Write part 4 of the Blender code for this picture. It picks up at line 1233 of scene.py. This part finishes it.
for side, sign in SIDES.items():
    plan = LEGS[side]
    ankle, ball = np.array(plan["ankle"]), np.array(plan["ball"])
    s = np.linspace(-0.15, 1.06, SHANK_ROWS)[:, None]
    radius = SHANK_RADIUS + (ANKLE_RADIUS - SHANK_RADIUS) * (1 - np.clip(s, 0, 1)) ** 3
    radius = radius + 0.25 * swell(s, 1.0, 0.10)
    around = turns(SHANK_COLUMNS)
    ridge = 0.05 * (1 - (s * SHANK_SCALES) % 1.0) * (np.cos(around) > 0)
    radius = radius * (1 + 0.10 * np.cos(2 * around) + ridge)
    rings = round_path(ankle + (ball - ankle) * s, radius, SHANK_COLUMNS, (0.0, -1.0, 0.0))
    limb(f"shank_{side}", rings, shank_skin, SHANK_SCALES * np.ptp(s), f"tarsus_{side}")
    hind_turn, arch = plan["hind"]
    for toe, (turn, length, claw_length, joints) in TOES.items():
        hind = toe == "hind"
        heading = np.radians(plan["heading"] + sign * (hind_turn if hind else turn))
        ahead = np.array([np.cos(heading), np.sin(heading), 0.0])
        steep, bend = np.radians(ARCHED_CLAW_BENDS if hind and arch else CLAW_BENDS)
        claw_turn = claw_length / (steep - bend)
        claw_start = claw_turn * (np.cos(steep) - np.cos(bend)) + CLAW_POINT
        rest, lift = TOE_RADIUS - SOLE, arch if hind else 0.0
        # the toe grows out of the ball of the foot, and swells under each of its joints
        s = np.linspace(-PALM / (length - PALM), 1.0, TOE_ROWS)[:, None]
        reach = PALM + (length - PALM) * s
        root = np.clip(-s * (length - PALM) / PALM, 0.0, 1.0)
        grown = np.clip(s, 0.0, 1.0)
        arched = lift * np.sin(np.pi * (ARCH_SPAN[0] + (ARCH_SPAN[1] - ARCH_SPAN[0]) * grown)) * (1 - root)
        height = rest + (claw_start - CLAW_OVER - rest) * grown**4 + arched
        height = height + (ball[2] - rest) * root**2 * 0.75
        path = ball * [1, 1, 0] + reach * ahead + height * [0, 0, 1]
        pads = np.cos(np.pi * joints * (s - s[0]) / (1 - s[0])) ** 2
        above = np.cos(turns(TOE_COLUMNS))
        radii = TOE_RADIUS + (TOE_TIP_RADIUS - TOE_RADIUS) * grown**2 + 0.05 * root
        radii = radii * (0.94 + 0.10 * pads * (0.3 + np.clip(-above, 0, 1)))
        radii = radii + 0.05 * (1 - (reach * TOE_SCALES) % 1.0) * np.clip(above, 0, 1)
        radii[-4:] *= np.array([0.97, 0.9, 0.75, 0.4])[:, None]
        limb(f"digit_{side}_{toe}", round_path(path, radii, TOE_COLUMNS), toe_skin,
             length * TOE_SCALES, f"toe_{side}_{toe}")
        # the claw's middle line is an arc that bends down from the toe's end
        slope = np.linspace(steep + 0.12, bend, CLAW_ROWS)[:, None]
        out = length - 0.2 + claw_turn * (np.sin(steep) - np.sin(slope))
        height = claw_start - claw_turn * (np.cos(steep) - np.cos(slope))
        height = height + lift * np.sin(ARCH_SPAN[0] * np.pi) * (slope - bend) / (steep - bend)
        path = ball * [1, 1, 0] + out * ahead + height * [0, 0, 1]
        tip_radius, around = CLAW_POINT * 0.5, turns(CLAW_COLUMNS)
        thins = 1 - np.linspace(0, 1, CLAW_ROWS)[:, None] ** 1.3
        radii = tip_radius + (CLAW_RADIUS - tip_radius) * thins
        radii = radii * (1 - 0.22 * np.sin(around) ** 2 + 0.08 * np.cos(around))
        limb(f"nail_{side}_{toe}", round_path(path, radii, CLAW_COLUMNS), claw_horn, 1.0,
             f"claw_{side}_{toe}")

※ ※ ※

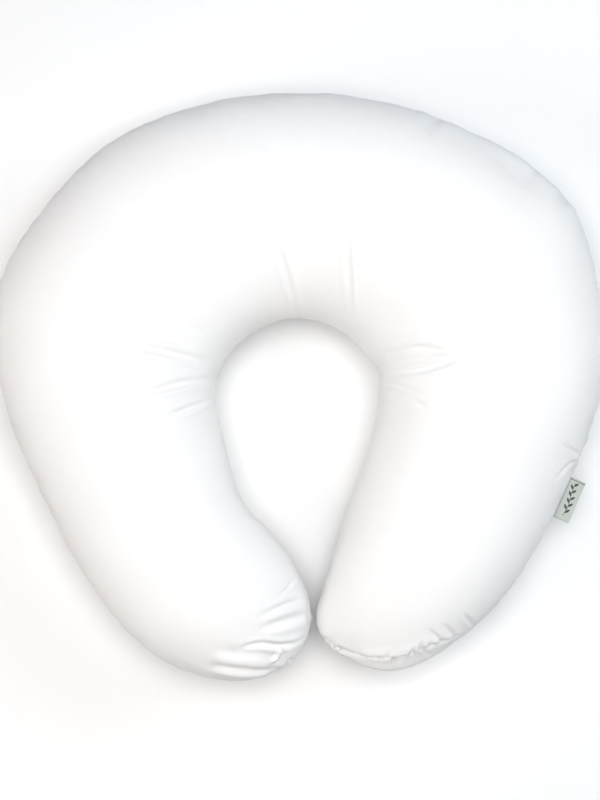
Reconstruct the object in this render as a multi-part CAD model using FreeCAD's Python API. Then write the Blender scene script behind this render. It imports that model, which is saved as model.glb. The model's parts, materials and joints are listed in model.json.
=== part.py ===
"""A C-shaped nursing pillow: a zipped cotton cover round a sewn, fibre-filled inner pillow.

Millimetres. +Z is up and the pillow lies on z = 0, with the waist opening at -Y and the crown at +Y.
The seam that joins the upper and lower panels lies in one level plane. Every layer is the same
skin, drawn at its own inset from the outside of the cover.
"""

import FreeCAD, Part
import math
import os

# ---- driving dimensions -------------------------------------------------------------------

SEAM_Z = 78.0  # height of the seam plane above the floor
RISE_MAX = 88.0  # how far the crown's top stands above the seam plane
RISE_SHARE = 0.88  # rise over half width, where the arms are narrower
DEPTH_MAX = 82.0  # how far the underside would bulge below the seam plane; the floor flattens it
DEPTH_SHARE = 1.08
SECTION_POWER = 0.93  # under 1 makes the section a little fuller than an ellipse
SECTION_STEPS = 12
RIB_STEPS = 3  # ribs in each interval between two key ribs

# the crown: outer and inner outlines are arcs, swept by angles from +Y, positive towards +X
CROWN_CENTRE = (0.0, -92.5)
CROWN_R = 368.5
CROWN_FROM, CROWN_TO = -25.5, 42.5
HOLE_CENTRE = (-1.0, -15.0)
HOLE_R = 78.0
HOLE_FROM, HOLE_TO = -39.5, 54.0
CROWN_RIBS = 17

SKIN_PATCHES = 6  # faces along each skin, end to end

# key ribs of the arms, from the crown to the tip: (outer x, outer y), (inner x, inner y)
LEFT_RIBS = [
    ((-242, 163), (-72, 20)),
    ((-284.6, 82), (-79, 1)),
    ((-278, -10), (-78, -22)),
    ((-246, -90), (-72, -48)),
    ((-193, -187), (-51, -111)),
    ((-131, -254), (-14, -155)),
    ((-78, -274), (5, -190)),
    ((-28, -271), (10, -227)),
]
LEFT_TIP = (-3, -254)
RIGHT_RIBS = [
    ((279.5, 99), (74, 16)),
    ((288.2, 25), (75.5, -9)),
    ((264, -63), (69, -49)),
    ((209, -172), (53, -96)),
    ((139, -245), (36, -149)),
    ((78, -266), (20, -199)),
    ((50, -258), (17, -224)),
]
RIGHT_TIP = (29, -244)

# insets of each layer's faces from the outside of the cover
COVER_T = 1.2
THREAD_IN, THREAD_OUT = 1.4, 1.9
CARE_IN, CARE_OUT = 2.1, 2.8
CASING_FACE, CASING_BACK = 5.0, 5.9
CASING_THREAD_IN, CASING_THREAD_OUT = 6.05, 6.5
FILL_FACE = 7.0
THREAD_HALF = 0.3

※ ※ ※

Short problem: Show the lines that mention the word "FreeCAD".

Output of the task:
Reconstruct the object in this render as a multi-part CAD model using FreeCAD's Python API. Then write the Blender scene script behind this render. It imports that model, which is saved as model.glb. The model's parts, materials and joints are listed in model.json.
import FreeCAD, Part